Implement AI Without Security Risks

It rarely starts with a big announcement.

Someone on your team finds a tool that helps them write faster or organize information. They try it. It saves time. A few others follow. Before long, AI is part of daily work in ways no one formally planned.

At first, it feels like progress.

Then a question comes up in a leadership meeting.
“Are we sure this is safe?”

That’s where most businesses pause. Not because AI isn’t useful, but because it showed up before there was a clear way to manage it.

AI implementation often happens quietly.

Teams experiment. Tools spread. Decisions start to rely on AI-generated output. But without structure, those small changes create gaps that are hard to track.

This is where shadow AI begins to take shape. Employees use tools with good intent, but without shared standards or visibility.

The risk isn’t obvious at first. It builds over time:

  • Sensitive information entered into public platforms
  • Inconsistent outputs influencing decisions
  • No clear record of how information was created
  • Compliance steps being skipped without realizing it

None of this comes from carelessness. It comes from momentum without guidance.

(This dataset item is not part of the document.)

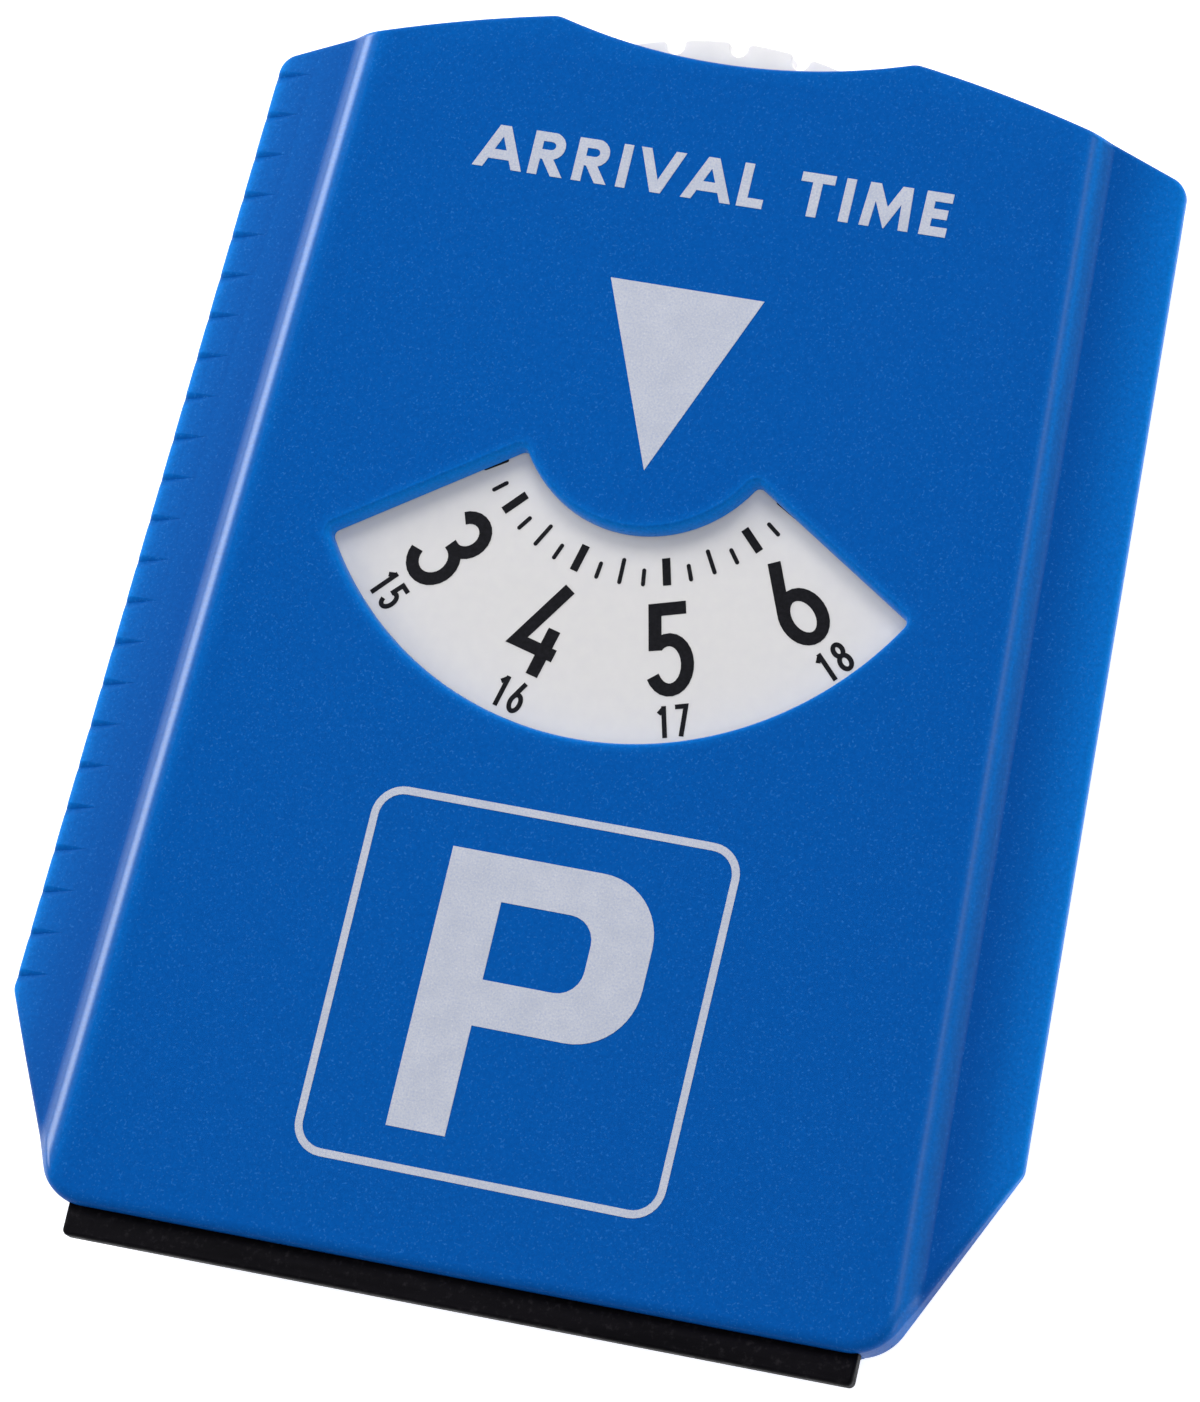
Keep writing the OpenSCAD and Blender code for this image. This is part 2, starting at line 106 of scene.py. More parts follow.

AI is moving faster than internal policies.

At the same time, expectations around data protection and compliance are becoming more defined. Clients are asking better questions. Insurance providers want proof. Regulations are becoming easier to enforce.

AI touches all of it.

It influences communication, reporting, documentation, and customer interactions. These are the same areas where audits and risk reviews tend to focus.

There’s also something else to consider.

AI doesn’t clean up complexity. It amplifies it.

If systems are unclear or disconnected, AI accelerates those gaps. If things are aligned, it strengthens them.

That’s why structure matters more than speed.

Safe AI implementation doesn’t begin with tools.

It begins with understanding how your business already operates.

Where data lives.

  • Who has access.
  • How decisions are made.
  • What requirements need to be met.

From there, AI becomes an extension of your environment instead of a separate risk.

If you’re already reviewing your systems for alignment, this is a natural place to connect AI into your broader Advanced Cybersecurity & Compliance approach.

Many businesses are further along than they think. The question is whether it’s coordinated.

You may be exposed if:

  • Teams are using AI tools without approval or oversight
  • There’s no shared policy for acceptable use
  • Data is being copied into external platforms
  • Different departments are using different tools
  • Leadership doesn’t have visibility into usage

These are not failures. They’re signals that AI has outpaced your structure.

You don’t need a complex rollout. You need a clear one.

1. Start With Visibility
Understand what tools are already in use and where.

2. Set Clear Boundaries
Define what data can be used, which tools are approved, and how outputs should be reviewed.

3. Align With Compliance
Map AI usage to your existing requirements. If something doesn’t fit, adjust early.

4. Standardize Tools
Limit the number of platforms to reduce confusion and improve oversight.

5. Train Your Team
Give people confidence in how to use AI responsibly and effectively.

6. Review Regularly
Check in on usage and adjust as your business evolves.

    If you want a simple way to walk through this process, start with our AI Integration Checklist.

    One organization believed they hadn’t started using AI.

    After a short review, they found it in three areas:

    • Marketing was drafting content
    • Operations was summarizing reports
    • HR was assisting with job descriptions

    None of it was coordinated.

    Within a few weeks, they aligned on approved tools, created simple usage guidelines, and trained their team.

    What changed wasn’t just risk.

    The team became more confident. Adoption improved. Decisions became more consistent.

    AI doesn’t replace your security or compliance efforts.

    It relies on them.

    When systems are aligned and processes are clear, AI helps teams move faster with confidence. It supports documentation, improves consistency, and reduces manual effort.

    When those foundations are unclear, AI introduces uncertainty.

    If you’re already working toward better alignment, this connects directly to how you reduce IT risk across your business.

    Watch this short overview to understand how AI, data, and compliance intersect in real business environments.

    *Video Coming Soon

    For additional perspective, IBM offers a helpful overview of how AI works in business environments and where risks can emerge: https://www.ibm.com/topics/artificial-intelligence.

    You don’t need to rush into AI.

    And you don’t need to avoid it.

    The businesses getting the most value are taking a steady approach. They’re building clarity first, then expanding with confidence.

    AI works best when it supports your people and fits into how your business already runs.

    Is AI implementation safe for businesses?
    Yes, when it’s structured. Risk comes from uncoordinated use, not the technology itself.

    What is shadow AI?
    It’s when employees use AI tools without oversight or policy, which can introduce data and compliance risks.

    Do we need an AI policy?
    A simple policy creates consistency and helps your team use AI with confidence.

    Where should we start?
    Start by understanding current usage, then define boundaries, standardize tools, and train your team.